-------- Supplied data --------

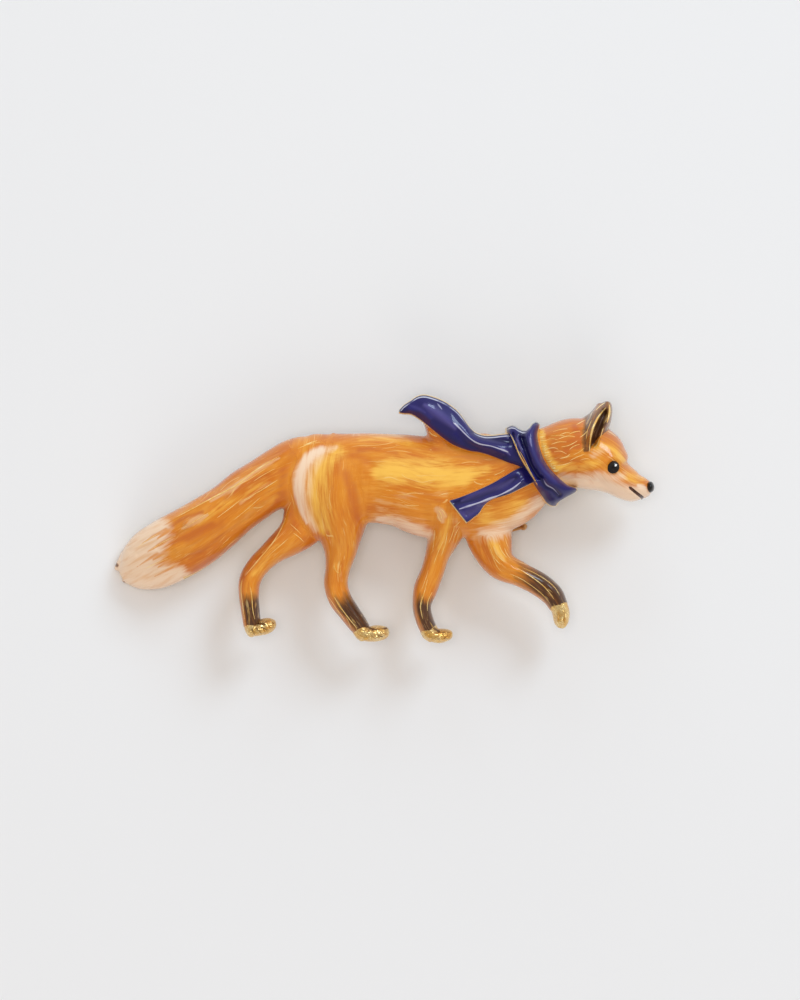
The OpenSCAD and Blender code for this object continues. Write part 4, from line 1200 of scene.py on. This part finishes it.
# %% Mix the fox's enamel
def fox_enamel():
    """Orange enamel with streaks, paints laid over it by their cover, and bare gilt."""
    finish = Finish("fox_enamel")
    streak = finish.flowing((0.30, 1.9, 1.0), 3.0)
    broad = finish.flowing((0.10, 0.45, 1.0), 2.0)
    fine = finish.flowing((0.5, 6.0, 1.0), 3.0)
    jitter = (streak - 0.5) * 1.2 + (fine - 0.5) * 0.6

    def laid(name, low, high, spread=0.9):
        cover = finish.stored(name)
        return (cover + jitter * cover.ramp(0.0, 0.3) * spread).ramp(low, high)

    cream = laid("cream", 0.05, 1.0)
    tip = laid("tip", 0.10, 0.75)
    dark = laid("dark", 0.45, 0.95, 1.0)
    colour = finish.layered(ORANGE, [
        (streak.ramp(0.40, 0.70) * 0.55, LIGHT_ORANGE),
        (broad.ramp(0.42, 0.66) * 0.85, DEEP_ORANGE),
        (fine.ramp(0.52, 0.72) * 0.55, LIGHT_ORANGE),
        (fine.ramp(0.46, 0.24) * 0.45, RUST_TONE_AND_SHADE),
        # rust enamel, and painted shade along the edges and in the hollows
        (laid("rust_and_shade", 0.20, 0.95) * 0.75, RUST_TONE_AND_SHADE),
        (laid("amber", 0.10, 0.95) * 0.95, AMBER_PAINT),
        # peach enamel, painted highlights, and painted light on the lower flank and belly
        (laid("peach_and_highlight", 0.20, 0.90, 1.1) * 0.85, PEACH_TONE_AND_HIGHLIGHT),
        (cream * 0.95, CREAM_PAINT),
        (tip, finish.blend(streak.ramp(0.45, 0.68) * 0.6, TIP_PAINT, PEACH_TONE_AND_HIGHLIGHT)),
        (laid("flames", 0.15, 1.0) * tip * 0.8, ORANGE),
        (laid("dark", 0.10, 0.60, 1.0) * 0.85, BRONZE_PAINT),
        (dark * 0.95, finish.blend(fine.ramp(0.45, 0.75), DARK_PAINT, BROWN_PAINT))])
    lines = hair_marks(finish) * (1 - cream.over(tip * 0.8))
    glints = streak.ramp(0.58, 0.66).over(fine.ramp(0.64, 0.70) * 0.7) * dark * 0.6
    rim = (finish.stored("gilt") + jitter * 0.4).ramp(0.35, 0.60)
    bare = rim.over(glints)
    metal = bare.over(lines * 0.8)
    colour = finish.layered(colour, [
        (bare, finish.blend(fine.ramp(0.4, 0.7), GILT_METAL, GILT_PALE)),
        (lines * 0.75, LINE_PAINT)])
    return finish.surface(
        Base_Color=colour, Metallic=bare, Roughness=0.42 - metal * 0.16, Specular_IOR_Level=0.15,
        Coat_Weight=(1 - rim) * 0.75, Coat_Roughness=0.07, Coat_IOR=1.46,
        Normal=finish.bump(streak * 0.6 + fine * 0.4 + metal * 0.5, 0.35, 0.06 * MM))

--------

→ Directions:
Quote the data above verbatim from its first line to the line that includes "return (cover +", with both boundary lines retained.

→ Exercise response:
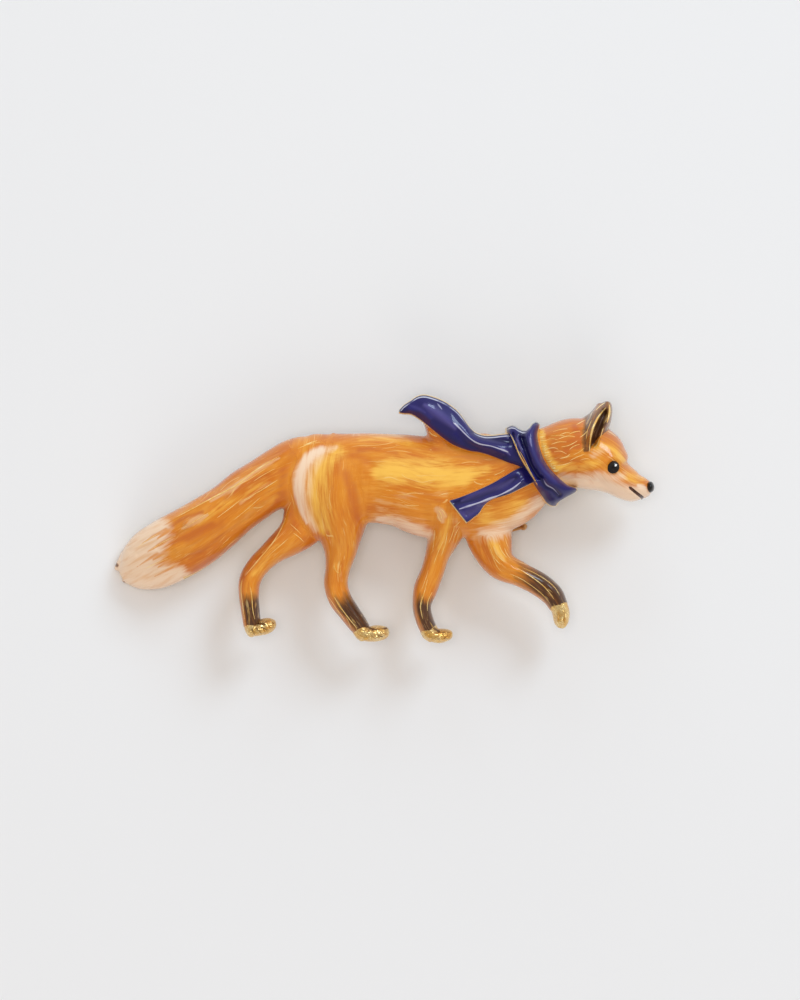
The OpenSCAD and Blender code for this object continues. Write part 4, from line 1200 of scene.py on. This part finishes it.
# %% Mix the fox's enamel
def fox_enamel():
    """Orange enamel with streaks, paints laid over it by their cover, and bare gilt."""
    finish = Finish("fox_enamel")
    streak = finish.flowing((0.30, 1.9, 1.0), 3.0)
    broad = finish.flowing((0.10, 0.45, 1.0), 2.0)
    fine = finish.flowing((0.5, 6.0, 1.0), 3.0)
    jitter = (streak - 0.5) * 1.2 + (fine - 0.5) * 0.6

    def laid(name, low, high, spread=0.9):
        cover = finish.stored(name)
        return (cover + jitter * cover.ramp(0.0, 0.3) * spread).ramp(low, high)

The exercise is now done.